[Data lines]
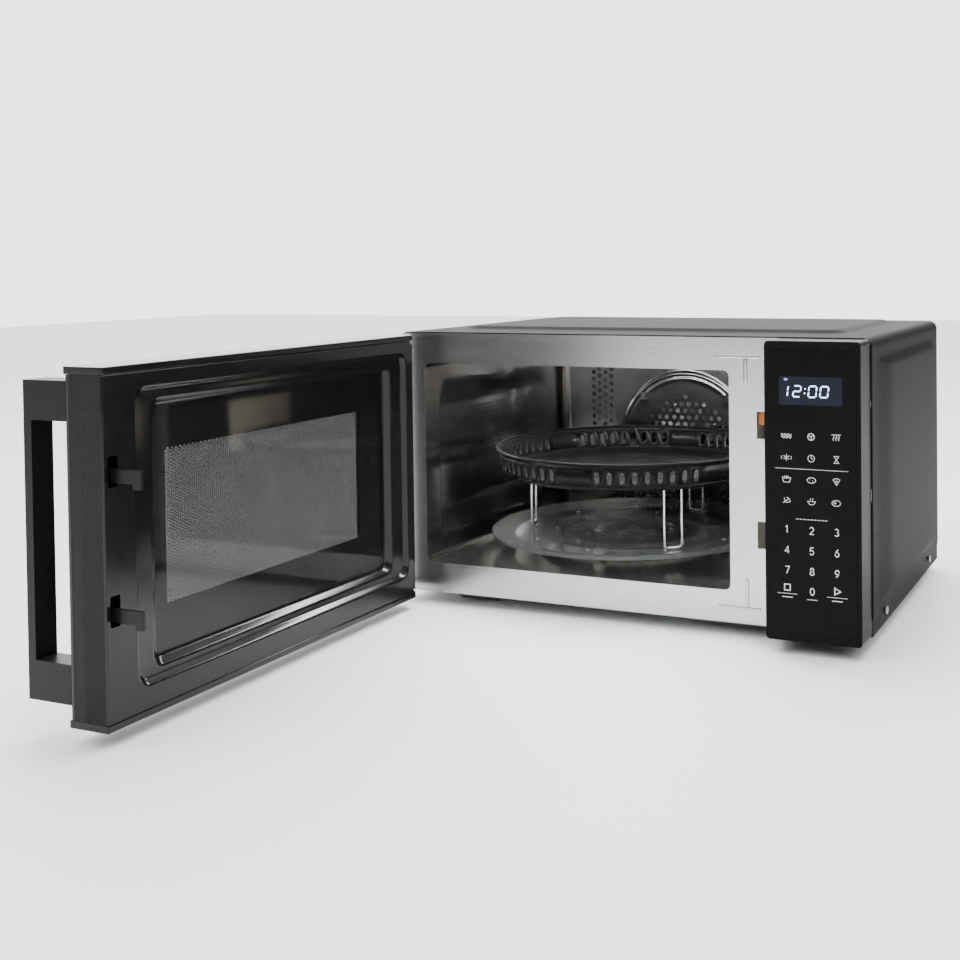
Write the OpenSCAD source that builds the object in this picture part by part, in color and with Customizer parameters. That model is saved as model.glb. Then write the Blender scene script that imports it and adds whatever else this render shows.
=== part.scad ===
// Countertop convection and grill microwave oven, shown with its door open.
// +X is the oven's right, +Y its back, +Z up. The origin is on the worktop, in the middle of the cabinet.

/* [Cabinet] */
// Width of the cabinet at its front edge
case_w = 515; // [480:1:640]
// Height of the cabinet above its feet
case_h = 279; // [272:1:340]
// Depth from the front plate to the back panel
case_d = 335; // [330:1:410]
// Height of the feet
foot_h = 11; // [9:0.5:16]
// Radius of the cabinet's long top edges
case_r = 9; // [4:0.5:14]
// Thickness of the steel sheet
sheet_t = 1; // [0.8:0.1:1.2]
// Height of the pressed panels on the top and the sides
press_h = 3; // [1:0.5:4]
// Depth of the rear cover over the convection unit
rear_d = 62; // [58:1:80]

/* [Cavity] */
// Width of the oven cavity
cavity_w = 345; // [338:1:352]
// Height of the oven cavity
cavity_h = 214; // [205:1:216]
// Depth of the oven cavity
cavity_d = 324; // [318:1:328]
// From the cabinet's left side to the cavity
cavity_margin = 30; // [26:1:34]
// From the cabinet's underside to the cavity floor
cavity_sill = 32; // [31:1:36]
// Depth of the pressing in the cavity's left wall
wall_press = 8; // [4:1:12]
// Diameter of the round pressing over the convection fan
fan_ring_d = 164; // [150:1:176]

/* [Turntable] */
// Diameter of the glass tray
tray_d = 322; // [290:1:328]
// Thickness of the glass
tray_t = 4.5; // [4:0.5:6]
// Height of the tray's rim above its underside
tray_rim_h = 9; // [7:0.5:12]
// Diameter of the rollers
roller_d = 11; // [9:0.5:14]
// Diameter of the circle on which the rollers run
track_d = 190; // [160:1:210]
// Diameter of the turntable motor's shaft
spindle_d = 7; // [6:0.5:9]

/* [Rack and pan] */
// Height of the wire rack
rack_h = 67; // [50:1:70]
// Diameter of the rack's outer ring
rack_d = 236; // [200:1:244]
// Thickness of the rack's ring wire
wire_d = 4; // [3:0.5:5]
// Thickness of the rack's leg wire
leg_wire_d = 3.4; // [2.4:0.1:3.6]
// Diameter of the crisper pan at its rim
pan_d = 312; // [270:1:314]
// Depth of the crisper pan
pan_h = 30; // [22:1:36]
// Thickness of the pan's steel
pan_t = 1.2; // [1:0.1:1.6]

/* [Door] */
// Angle at which the door stands open
door_open = 90; // [80:1:95]
// How far the door opens beyond that
door_extra = 9; // [0:1:12]
// Thickness of the door
door_t = 37; // [33:1:40]
// Distance from the door's hinged end to the hinge axis
hinge_in = 8; // [7:0.5:10]
// Distance from the door's front to the hinge axis
hinge_back = 10; // [9:0.5:12]
// Diameter of the hinge pins
hinge_pin_d = 6; // [5:0.5:8]
// Radial running clearance of pins and shafts
run_gap = 0.05; // [0.02:0.01:0.08]
// Gap between the closed door and the front plate
door_gap = 1; // [0.8:0.1:2]
// Height of the handle
handle_h = 248; // [200:1:256]
// Width of the handle's bar
handle_w = 20; // [16:1:26]
// Thickness of the handle's bar
handle_bar_t = 8; // [6:0.5:12]
// Distance from the door to the outside of the handle
handle_reach = 44; // [36:1:52]
// Height of the lower hook above the cabinet's underside
hook_low = 91; // [80:1:100]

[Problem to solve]
Using the listing above, show each line holding the string "part".

[Answer to the problem]
Write the OpenSCAD source that builds the object in this picture part by part, in color and with Customizer parameters. That model is saved as model.glb. Then write the Blender scene script that imports it and adds whatever else this render shows.
=== part.scad ===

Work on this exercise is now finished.